Reacting to negative news coverage at the conclusion of the Conference of the Parties in Madrid on climate change, also known as COP25, Solutions from the Land (SFL), a U.S. group that made presentations there, said that agriculture offers solutions to help mitigate climate change, but that farmers need to be paid for engaging in those practices.

“As strongly emphasized by SFL and North America Climate Smart Agriculture Alliance (NACSAA) representatives to COP delegates and other UN Framework Convention on Climate Change (UNFCCC) members over the past two years, the sector offers well-proven strategies and practices for carbon retention and greenhouse gas reduction — cover crops, no- and low-till soil preparation, rotational grazing, precision input management, animal waste conversion to energy, among others — that should become a focus of the recommendations expected to come out of COP26 in Glasgow, Scotland, next year,” SFL said in a news release this week.

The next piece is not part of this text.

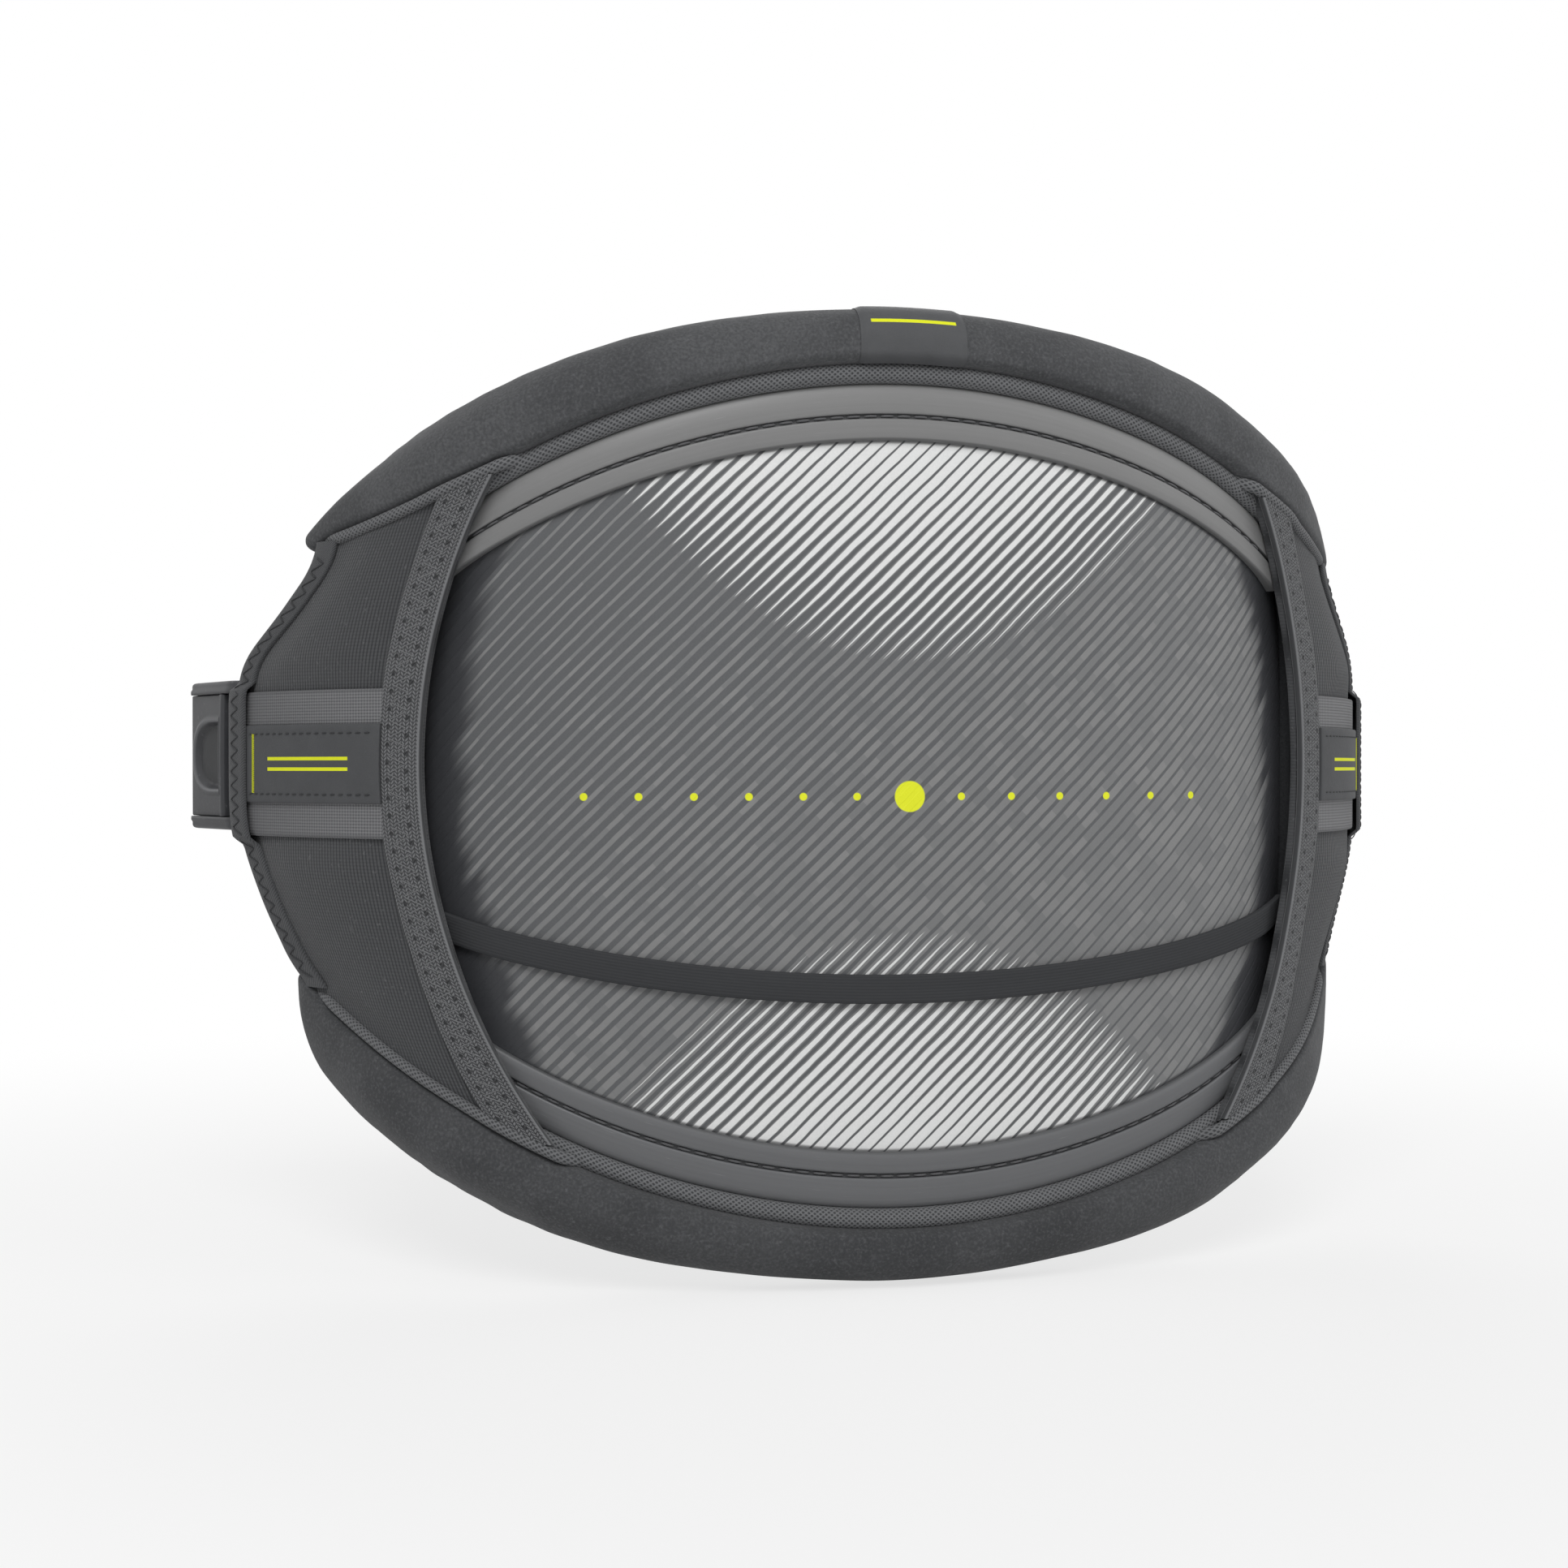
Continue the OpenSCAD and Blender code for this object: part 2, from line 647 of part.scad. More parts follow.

But the group added, “Critical to the success of those agriculturally based approaches is the compensation that should be paid to those who work the land and are taking on the additional effort and expense to implement landscape scale solutions.”



“While the discussion and promotion of climate smart agriculture (CSA) appears to be ramping up on the global level, we urge all stakeholders — farmers, ranchers, forestland owners, supply chain interests and others — to carry the CSA message to local, state and national policy makers.

“The world deserves to know that the agricultural sector is a valuable ally in stemming the volatile changes to our climate. Please join with SFL in calling for the adoption and implementation of policies that will best guarantee that these solutions from the land are put to work.”



Negotiators in Madrid “got hung up in contentious, and unresolved, debates, like that over the establishment of an international market for the trading of carbon permits, and another over the call for compensation for smaller nations to be paid by larger, high-emitting countries,” SFL said.